→ **Information shown**

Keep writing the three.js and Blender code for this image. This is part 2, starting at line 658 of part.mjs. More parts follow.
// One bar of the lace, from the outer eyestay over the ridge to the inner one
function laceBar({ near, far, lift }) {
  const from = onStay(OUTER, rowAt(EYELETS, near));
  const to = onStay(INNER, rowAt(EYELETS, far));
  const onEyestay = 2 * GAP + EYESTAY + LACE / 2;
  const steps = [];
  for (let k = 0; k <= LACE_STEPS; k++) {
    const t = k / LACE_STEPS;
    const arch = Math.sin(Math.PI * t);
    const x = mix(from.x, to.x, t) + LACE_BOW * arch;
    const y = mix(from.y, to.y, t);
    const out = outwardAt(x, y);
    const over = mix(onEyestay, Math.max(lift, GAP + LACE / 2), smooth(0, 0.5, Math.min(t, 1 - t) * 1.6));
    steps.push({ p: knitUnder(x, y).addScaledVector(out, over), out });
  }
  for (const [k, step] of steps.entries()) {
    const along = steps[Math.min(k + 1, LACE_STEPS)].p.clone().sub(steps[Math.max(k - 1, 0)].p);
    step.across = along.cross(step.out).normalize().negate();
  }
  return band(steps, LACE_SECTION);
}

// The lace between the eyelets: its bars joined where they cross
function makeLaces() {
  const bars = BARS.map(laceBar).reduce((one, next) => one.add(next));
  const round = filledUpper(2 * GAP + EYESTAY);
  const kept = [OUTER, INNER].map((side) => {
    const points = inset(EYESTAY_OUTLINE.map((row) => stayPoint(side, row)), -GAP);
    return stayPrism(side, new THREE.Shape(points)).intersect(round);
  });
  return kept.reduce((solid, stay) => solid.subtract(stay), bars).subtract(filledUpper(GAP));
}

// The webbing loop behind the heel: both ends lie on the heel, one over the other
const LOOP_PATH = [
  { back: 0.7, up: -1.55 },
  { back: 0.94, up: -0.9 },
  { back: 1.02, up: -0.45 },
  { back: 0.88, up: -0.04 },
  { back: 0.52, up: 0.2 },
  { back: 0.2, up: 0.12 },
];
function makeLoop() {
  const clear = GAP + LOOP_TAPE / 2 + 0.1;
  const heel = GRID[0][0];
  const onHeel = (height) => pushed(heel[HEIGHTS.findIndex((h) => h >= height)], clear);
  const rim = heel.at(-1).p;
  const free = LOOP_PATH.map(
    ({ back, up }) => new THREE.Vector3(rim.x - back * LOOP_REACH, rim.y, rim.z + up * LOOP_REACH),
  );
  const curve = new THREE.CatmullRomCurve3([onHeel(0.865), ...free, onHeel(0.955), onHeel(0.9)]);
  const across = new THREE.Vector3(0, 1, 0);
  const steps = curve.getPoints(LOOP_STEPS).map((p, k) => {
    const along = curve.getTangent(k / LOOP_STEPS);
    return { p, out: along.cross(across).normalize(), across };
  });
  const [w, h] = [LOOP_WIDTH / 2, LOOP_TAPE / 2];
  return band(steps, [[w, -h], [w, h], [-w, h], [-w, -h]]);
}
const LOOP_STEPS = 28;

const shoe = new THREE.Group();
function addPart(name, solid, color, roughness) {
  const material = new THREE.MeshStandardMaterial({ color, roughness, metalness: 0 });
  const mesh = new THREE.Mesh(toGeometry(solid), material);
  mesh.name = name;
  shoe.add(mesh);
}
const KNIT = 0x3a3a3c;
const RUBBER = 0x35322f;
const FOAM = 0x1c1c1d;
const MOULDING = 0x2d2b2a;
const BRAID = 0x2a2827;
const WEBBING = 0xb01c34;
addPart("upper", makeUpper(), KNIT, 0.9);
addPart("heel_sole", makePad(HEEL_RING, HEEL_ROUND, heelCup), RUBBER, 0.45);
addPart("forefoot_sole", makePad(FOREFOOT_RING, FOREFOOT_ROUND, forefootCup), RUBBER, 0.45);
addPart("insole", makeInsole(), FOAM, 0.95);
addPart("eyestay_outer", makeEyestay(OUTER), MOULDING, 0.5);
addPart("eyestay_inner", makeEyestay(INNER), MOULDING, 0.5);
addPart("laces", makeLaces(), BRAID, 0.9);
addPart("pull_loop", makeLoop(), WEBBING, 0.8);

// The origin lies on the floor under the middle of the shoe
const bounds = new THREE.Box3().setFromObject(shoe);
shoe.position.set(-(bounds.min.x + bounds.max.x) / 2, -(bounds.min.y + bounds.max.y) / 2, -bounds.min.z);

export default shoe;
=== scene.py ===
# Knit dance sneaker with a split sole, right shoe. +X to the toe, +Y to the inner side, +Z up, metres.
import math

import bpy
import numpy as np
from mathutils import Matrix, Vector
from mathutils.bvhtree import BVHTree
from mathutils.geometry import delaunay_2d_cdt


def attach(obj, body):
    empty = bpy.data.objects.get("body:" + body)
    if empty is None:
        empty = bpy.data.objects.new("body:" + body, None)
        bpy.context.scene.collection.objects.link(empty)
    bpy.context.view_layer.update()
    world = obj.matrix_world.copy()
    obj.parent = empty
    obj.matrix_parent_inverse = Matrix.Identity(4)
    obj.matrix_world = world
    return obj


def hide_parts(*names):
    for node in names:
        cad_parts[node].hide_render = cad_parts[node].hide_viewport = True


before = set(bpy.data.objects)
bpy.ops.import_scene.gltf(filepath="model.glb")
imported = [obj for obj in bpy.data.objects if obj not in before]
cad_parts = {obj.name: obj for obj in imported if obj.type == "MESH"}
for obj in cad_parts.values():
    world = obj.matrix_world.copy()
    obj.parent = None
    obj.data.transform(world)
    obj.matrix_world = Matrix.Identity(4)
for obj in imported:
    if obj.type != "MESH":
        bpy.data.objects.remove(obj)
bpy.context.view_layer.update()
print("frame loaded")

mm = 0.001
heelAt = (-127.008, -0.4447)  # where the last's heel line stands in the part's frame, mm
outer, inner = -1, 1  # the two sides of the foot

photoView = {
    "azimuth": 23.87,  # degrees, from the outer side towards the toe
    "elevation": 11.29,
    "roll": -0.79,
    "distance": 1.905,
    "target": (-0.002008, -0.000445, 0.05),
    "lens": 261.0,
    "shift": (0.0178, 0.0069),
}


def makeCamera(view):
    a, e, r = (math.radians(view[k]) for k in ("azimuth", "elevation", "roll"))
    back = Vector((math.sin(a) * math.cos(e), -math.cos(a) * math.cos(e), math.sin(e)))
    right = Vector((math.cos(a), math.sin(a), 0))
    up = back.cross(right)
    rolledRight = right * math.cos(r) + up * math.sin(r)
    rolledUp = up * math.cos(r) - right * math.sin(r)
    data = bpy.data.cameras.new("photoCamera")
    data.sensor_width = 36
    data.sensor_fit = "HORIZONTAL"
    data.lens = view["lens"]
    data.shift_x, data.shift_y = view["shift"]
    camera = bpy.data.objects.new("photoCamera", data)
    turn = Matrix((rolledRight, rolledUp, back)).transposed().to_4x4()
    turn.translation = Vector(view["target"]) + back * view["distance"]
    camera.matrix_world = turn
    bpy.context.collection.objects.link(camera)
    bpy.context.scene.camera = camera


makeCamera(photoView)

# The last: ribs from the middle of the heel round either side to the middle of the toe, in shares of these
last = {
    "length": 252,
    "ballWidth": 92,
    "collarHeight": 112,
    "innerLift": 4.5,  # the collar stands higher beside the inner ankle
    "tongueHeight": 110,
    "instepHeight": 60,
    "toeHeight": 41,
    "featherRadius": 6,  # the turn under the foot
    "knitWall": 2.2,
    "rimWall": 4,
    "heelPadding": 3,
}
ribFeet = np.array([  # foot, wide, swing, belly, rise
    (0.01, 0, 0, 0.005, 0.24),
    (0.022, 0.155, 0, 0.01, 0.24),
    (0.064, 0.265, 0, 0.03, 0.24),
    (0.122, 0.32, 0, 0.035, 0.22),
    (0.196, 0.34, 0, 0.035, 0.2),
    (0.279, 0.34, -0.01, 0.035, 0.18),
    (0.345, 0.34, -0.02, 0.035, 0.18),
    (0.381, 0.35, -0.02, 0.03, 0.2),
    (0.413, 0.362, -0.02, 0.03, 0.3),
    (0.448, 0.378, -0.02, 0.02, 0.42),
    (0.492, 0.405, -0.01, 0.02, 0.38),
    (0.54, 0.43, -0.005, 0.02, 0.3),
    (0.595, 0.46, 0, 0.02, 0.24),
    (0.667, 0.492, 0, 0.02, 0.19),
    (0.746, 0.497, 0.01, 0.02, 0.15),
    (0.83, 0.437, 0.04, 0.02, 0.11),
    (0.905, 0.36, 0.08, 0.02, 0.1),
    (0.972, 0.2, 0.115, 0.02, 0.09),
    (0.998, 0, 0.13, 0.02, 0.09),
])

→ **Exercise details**
Pick out each line containing "names" and report it.

→ **Output of the exercise**
def hide_parts(*names):
    for node in names:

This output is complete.